金のカイン (Kin no Cain)
- Genre: Yaoi
- Written by: You Asagiri
- Published by: Biblos
- English publisher: NA: Central Park Media;
- Magazine: Magazine Be × Boy
- Original run: March 2003 – unknown
- Volumes: 1

= Golden Cain =

Japanese manga

Golden Cain (金のカイン, Kin no Cain) is a yaoi manga by You Asagiri and serialized in Magazine Be-Boy by Biblos.

==Plot==

The story is about Shun, a young man who works very hard to live up to the memory of his older brother, who in his eyes was always better than him at everything he ever did. Shun tries his best to live up to his brother's memory, so much so that he is willing to sacrifice everything that is important to him, even at the cost of his own personal life. And suddenly, a beautiful young stranger comes into his troubled life and takes Shun on a ride down a dangerous road of love, loss, lust, guilt, passion, and taboo (places that he has never visited before in his quiet troubled life)! And this places will bring a lot of pain to Shun if he is not careful to protect himself from the danger that will come ahead of him. Shun is a young man who due to all the hard work he has done in order to live up to his big brother wants more for himself.
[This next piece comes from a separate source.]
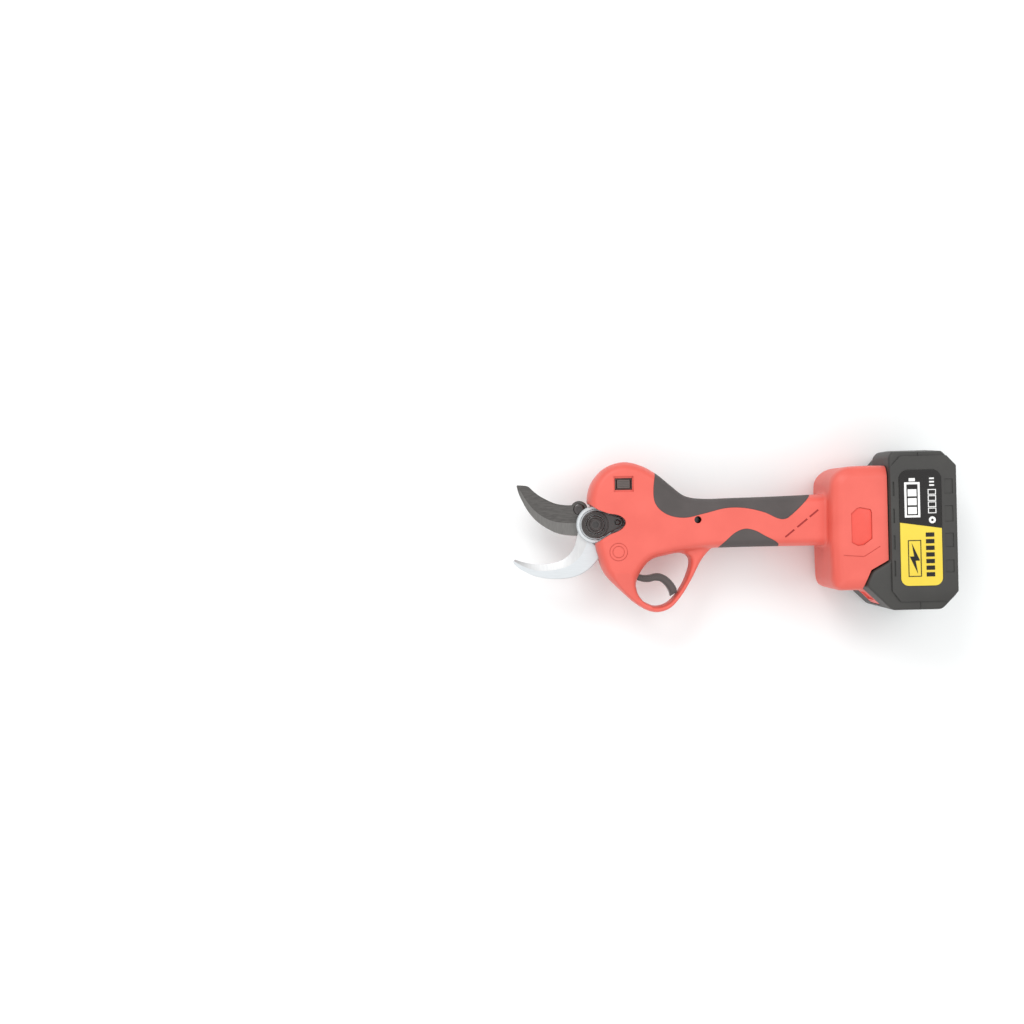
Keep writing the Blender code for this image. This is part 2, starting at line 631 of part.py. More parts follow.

This young man craves excitement in his life; due to this and all the other troubles he has in his life, the stranger gives it to him, but at a high price that could be too high for him to pay.

==Book information==
The yaoi manga, like many others, are sold in shrink-wrapped and carries an 18+ age advisory sticker to warn buyers about explicit content.

In 2010, Animate USA announced that it would republish Golden Cain in English on the Amazon Kindle format.